Authored by techzuhaib

Created

Updated

0 stars

FaceCLIP nodes for ComfyUI providing joint embeddings from aligned face images plus text prompts, and identity-preserving image synthesis using fine-tuned SDXL UNet. (Description by CC)

Custom Nodes (0)

    README

    FaceCLIP ComfyUI Custom Nodes (Slim Package)

    This repository provides slim custom nodes to use FaceCLIP inside ComfyUI:

    • FaceCLIP Encode (Image+Text): Produces FaceCLIP joint embeddings from an aligned face image + text prompt.
    • FaceCLIP SDXL Generate: Uses the FaceCLIP encoder + fine-tuned SDXL UNet to synthesize identity-preserving images from a face image and prompt.

    Underlying research: bytedance/FaceCLIP (Apache 2.0). This slim package vendors only configs and node logic; it downloads required weights on demand.

    Contents

    comfyui_faceclip/
      __init__.py
      faceclip_node.py
      generation_node.py
    configs/
      face_clip_l_14_config.yaml
      face_clip_g_14_config.yaml
    asset/
      0001_female.png        # example face (optional)
    tests/
      test_encode.py
      test_generate.py
    requirements.txt
    LICENSE
    README.md
    

    Installation (ComfyUI Server)

    From your ComfyUI root:

    cd custom_nodes
    # Clone your fork or this slim repo
    git clone https://github.com/<your_user>/FaceCLIP-ComfyUI.git FaceCLIP-ComfyUI
    cd FaceCLIP-ComfyUI
    pip install -r requirements.txt
    

    First run downloads large checkpoints (FaceCLIP encoder ~3GB, open_clip weights ~1.7GB + ~10GB, UNet weights).
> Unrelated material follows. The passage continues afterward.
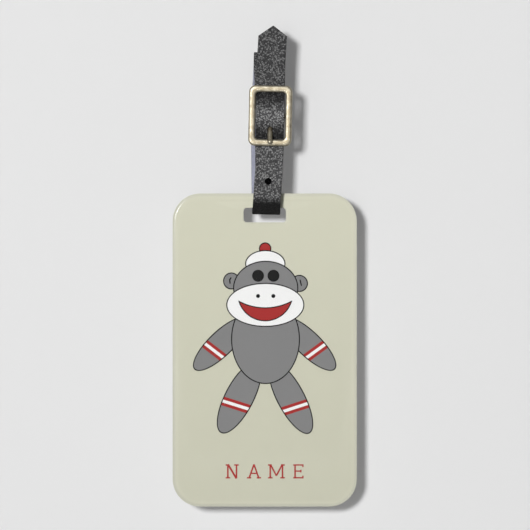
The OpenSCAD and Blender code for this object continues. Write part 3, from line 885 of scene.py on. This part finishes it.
def makeLug(name, x, frontY):
    # ear that holds the centre bar: a half circle round the bar, flanks that flare towards the
    # frame, the outline carried across the rail's width and drawn in at both faces
    s, k = buckleSize, levels
    bow = np.linspace(-np.pi / 2, np.pi / 2, 25)
    t = np.linspace(0, 1, 12)
    r, reach = s["lugRadius"], k["barY"] - frontY
    flare = r * (1 + 0.25 * easing(t))
    y = np.concatenate([r * np.cos(bow), -reach * t[1:], -reach * t[::-1][:-1]])
    z = np.concatenate([r * np.sin(bow), flare[1:], -flare[::-1][:-1]])
    across = np.array([-0.5, -0.5, -0.44, -0.36, 0.36, 0.44, 0.5, 0.5]) * (s["rail"] - 0.1)
    shrink = np.array([0.05, 0.86, 0.95, 1, 1, 0.95, 0.86, 0.05])[:, None]
    rows, cols = len(across), len(y)
    points = np.stack([
        np.broadcast_to((x + across)[:, None], (rows, cols)),
        k["barY"] - reach / 2 + (y + reach / 2) * shrink,
        k["barZ"] + z * shrink], -1)
    edge = np.broadcast_to(0.5 * (shrink < 1), (rows, cols))
    lug = addPiece(name, leaned(points), tubeFaces(rows, cols), {"edge": edge}, sharpAngle=50)
    settle(lug, "strap", "antique_brass", brass, "buckle_frame")


def makeProng():
    # the tongue, and an eye: a rounded strip carried once round the centre bar
    s, k = prongSize, levels
    route, radii = tongueWithTip(s["radius"], taper=0.04)
    edge = np.linspace(0, 0.9, len(route))
    tongue = roundRod("prongTongue", route, radii, attributes={"edge": edge})
    settle(tongue, "prong", "antique_brass", brass, "prong")
    loop, _ = roundRectLoop(s["width"], s["eyeWall"], 0.22, 6, 6)
    turn = np.linspace(0, 2 * np.pi, 72, endpoint=False)[:, None]
    r = strapSize["barRadius"] + strapSize["pinGap"] + s["eyeWall"] / 2 + loop[None, :, 1]
    points = np.stack([
        np.broadcast_to(k["barX"] + loop[None, :, 0], r.repeat(72, 0).shape),
        k["barY"] + r * np.cos(turn), k["barZ"] + r * np.sin(turn)], -1)
    faces = gridFaces(72, len(loop), wrapRows=True, wrapCols=True)
    eye = addPiece("prongEye", leaned(points), faces, {"edge": np.full(72 * len(loop), 0.3)})
    settle(eye, "prong", "antique_brass", brass, "prong")


makeBuckle()
makeProng()
for node in ("centre_bar", "rivet_post", "rivet_cap"):
    finishNode(node, brass)
print("buckle made")


tagSize = {
    "width": 60.0, "height": 102.0, "corner": 9.0,
    "slotWidth": 13.8, "slotHeight": 4.7, "slotDrop": 4.7, "slotCorner": 1.1,
    "airGap": 0.03,  # between the cover and the ink
    "rim": 1.1,     # width of the cover's rounded rim
    "line": (1.2, 1.8, 2.0),  # how far in the painted highlight line starts, ends and has faded
    "rimFall": 0.6,  # how far the rim drops from the face to the side
    "lip": 0.45,    # roundness of the slot's front edge
}


def outlineByAngle(width, height, radius, centre, about, angles):
    # points and normals where rays from about meet the outline, found on a fine copy of it
    points, normals = roundRectLoop(width, height, radius, 400, 600)
    points = points + centre
    a = np.unwrap(np.arctan2(points[:, 1] - about[1], points[:, 0] - about[0]))
    order = np.argsort(a % (2 * np.pi))
    keys = (a % (2 * np.pi))[order]

    def pick(values):
        return np.interp(angles, keys, values[order], period=2 * np.pi)

    p = np.stack([pick(points[:, 0]), pick(points[:, 1])], -1)
    n = np.stack([pick(normals[:, 0]), pick(normals[:, 1])], -1)
    return p, n / np.linalg.norm(n, axis=1)[:, None]


def makeCover():
    # clear front: rays from the middle of the slot meet the tag's outline and the slot's
    # outline, and a closed section runs between the two, its outer edge a quarter ellipse
    s = tagSize
    tagCentre = np.array([(coreLow[0] + coreHigh[0]) / 2, (coreLow[2] + coreHigh[2]) / 2])
    slotCentre = np.array([tagCentre[0], coreHigh[2] - s["slotDrop"] - s["slotHeight"] / 2])
    outerPts, _ = roundRectLoop(s["width"], s["height"], s["corner"], 26, 24)
    holePts, _ = roundRectLoop(s["slotWidth"], s["slotHeight"], s["slotCorner"], 10, 6)
    outerPts = outerPts + tagCentre
    holePts = holePts + slotCentre
    rays = [np.arctan2(p[:, 1] - slotCentre[1], p[:, 0] - slotCentre[0]) % (2 * np.pi)
            for p in (outerPts, holePts)]
    angles = np.unique(np.round(np.concatenate(rays), 5))
    po, no = outlineByAngle(s["width"], s["height"], s["corner"], tagCentre, slotCentre, angles)
    ph, nh = outlineByAngle(
        s["slotWidth"], s["slotHeight"], s["slotCorner"], slotCentre, slotCentre, angles)
    front, back = coverLow[1], coverHigh[1] - s["airGap"]
    q = np.linspace(0, np.pi / 2, 10)
    rimInset = s["rim"] * (1 - np.sin(q))          # 0 at the side, the rim's width at the face
    rimDepth = s["rimFall"] * (1 - np.cos(q))
    loops, rim, line = [], [], []

    def add(base, away, inset, y, rimValue, lineValue=0):
        loops.append(np.column_stack([
            base[:, 0] - inset * away[:, 0], np.full(len(base), y), base[:, 1] - inset * away[:, 1]]))
        rim.append(np.full(len(base), rimValue))
        line.append(np.full(len(base), lineValue))

    add(po, no, 0.0, back, 0)
    add(po, no, 0.0, (back + front + s["rimFall"]) / 2, 1)
    for inset, fall in zip(rimInset[::-1], rimDepth[::-1]):
        add(po, no, inset, front + fall, 1 if fall > 0.01 else 0)
    for inset, value in zip(s["line"], (1, 1, 0)):
        add(po, no, inset, front, 0, value)
    for a in np.linspace(0, np.pi / 2, 6):
        add(ph, nh, -s["lip"] * (1 - np.sin(a)), front + s["lip"] * (1 - np.cos(a)), 1 if a > 0 else 0)
    add(ph, nh, 0.0, back, 0)
    rows, cols = len(loops), len(angles)
    faces = gridFaces(rows, cols, wrapRows=True, wrapCols=True)
    cover = addPiece("coverAcrylic", np.array(loops), faces, {
        "rim": np.array(rim), "line": np.array(line)}, sharpAngle=35)
    settle(cover, "tag", "clear_acrylic", acrylic, "front_cover")


def bevelledCopy(name, node, width, segments, body, slotName, material):
    obj = frame["nodes"][node]
    mesh = obj.data.copy()
    work = bmesh.new()
    work.from_mesh(mesh)
    bmesh.ops.remove_doubles(work, verts=work.verts, dist=1e-6)
    bmesh.ops.dissolve_limit(work, angle_limit=math.radians(1), verts=work.verts, edges=work.edges)
    work.to_mesh(mesh)
    work.free()
    mesh.name = name
    piece = bpy.data.objects.new(name, mesh)
    scene.collection.objects.link(piece)
    bevel = piece.modifiers.new("soft edges", "BEVEL")
    bevel.width = width * mm
    bevel.segments = segments
    bevel.limit_method = "ANGLE"
    bevel.angle_limit = math.radians(50)
    mesh.shade_smooth()
    mesh.set_sharp_from_angle(angle=math.radians(35))
    settle(piece, body, slotName, material, node)
    return piece


ruleSize = {
    "count": 6, "first": 26.0, "gap": 11.0,  # rules down the card, from its top edge
    "inset": 6.0, "line": 0.4, "proud": 0.02,
}


def makeRules():
    # writing rules on the card's rear: round-ended bars a hair proud of it
    s = ruleSize
    low, high = (np.array(c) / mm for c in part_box("contact_card"))
    loop, _ = roundRectLoop(high[0] - low[0] - 2 * s["inset"], s["line"], s["line"] * 0.49, 8, 6)
    count = len(loop)
    points, faces = [], []
    for k in range(s["count"]):
        z = high[2] - s["first"] - k * s["gap"]
        for y in (high[1] - s["proud"] / 2, high[1] + s["proud"]):
            points.append(np.stack([
                loop[:, 0] + (low[0] + high[0]) / 2, np.full(count, y), loop[:, 1] + z], -1))
        start = 2 * k * count
        faces += [[start + v for v in face] for face in gridFaces(2, count, wrapCols=True)]
        faces += [[start + v for v in range(count)][::-1], [start + count + v for v in range(count)]]
    rules = addPiece("cardRules", np.concatenate(points), faces)
    settle(rules, "card", "grey_ink", inks["print_grey"])


makeCover()
makeRules()
bevelledCopy("rearWindow", "rear_window", 0.25, 3, "tag", "clear_acrylic", acrylic)
finishNode("core_plate", whitePlastic)
finishNode("spacer_frame", whitePlastic)
finishNode("picture_card", sage)
for node, ink in inks.items():
    finishNode(node, ink)
bevelledCopy("contactCard", "contact_card", 0.08, 2, "card", "card_stock", cardStock)
print("tag made")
Ensure sufficient disk & network.

    Required Base Code

    This slim node package expects the original FaceCLIP code (the core/ module providing core.face_clip.face_clip) to be importable. You have two options:

    1. Clone original repo alongside slim nodes:
    cd custom_nodes
    git clone https://github.com/bytedance/FaceCLIP.git FaceCLIP
    git clone https://github.com/<your_user>/FaceCLIP-ComfyUI.git FaceCLIP_ComfyUI  # rename to avoid dash
    
    1. Vendor required core/ subtree into this slim package (copy the core/face_clip directory and any dependencies).

    If you only clone the slim package, imports like from core.face_clip.face_clip import FaceCLIP_L_G_Wrapper will fail.

    Nodes

    1. FaceCLIP Encode (Image+Text)

    Inputs:

    • image (IMAGE): (B,H,W,3) aligned/cropped face batch.
    • text (STRING): Prompt describing subject & scene.
    • device: Must be cuda (CPU unsupported currently).

    Outputs:

    • faceclip_embeddings: Token embeddings combining L + bigG.
    • faceclip_pooled: Pooled embedding.

    2. FaceCLIP SDXL Generate

    Inputs:

    • face_image: (B,H,W,3) aligned face.
    • prompt: Text prompt.
    • negative_prompt: Extra negatives appended to built-in quality suppression list.
    • num_images: Images per prompt.
    • width, height: Output resolution (multiples of 8).
    • seed: Random seed.
    • steps: Diffusion steps (default 30).
    • guidance: CFG scale (default 7.0).
    • device: cuda only.

    Output:

    • images: Generated batch (N,H,W,3) float in [0,1].

    Testing

    Run inside the slim repo root (requires CUDA GPU):

    python tests/test_encode.py
    python tests/test_generate.py
    

    If CUDA missing, tests skip gracefully.

    Usage Flow in ComfyUI

    1. Load a face image (use crop/alignment externally).
    2. Add FaceCLIP Encode (Image+Text) OR directly FaceCLIP SDXL Generate.
    3. For generation, feed your face image and prompt, adjust steps/guidance.

    Performance & Requirements

    • GPU with bfloat16 support (Ampere+ recommended) for SDXL node.
    • VRAM: ≥16GB recommended for comfortable SDXL generation with FaceCLIP bigG branch.
    • Disk: ≥20GB for checkpoints & open_clip weights.

    Limitations

    • CUDA only (mixed precision & bfloat16 paths assumed).
    • Multi-face batching not tuned; best with single face per prompt.
    • No CPU fallback; implementing would require dtype & performance adjustments.
    • Requires original FaceCLIP repo or vendored core/ code present for Python imports.

    Attribution

    Original research & base code: https://github.com/bytedance/FaceCLIP License: Apache 2.0 (see LICENSE). The model weights are governed by their original licenses; ensure compliance.

    Roadmap (Optional Enhancements)

    • Add CPU or FP32 fallback.
    • Integrate FLUX / FaceT5 variant.
    • Provide face alignment preprocessing node.
    • Add image saving option directly in generation node.

    PRs welcome for these improvements.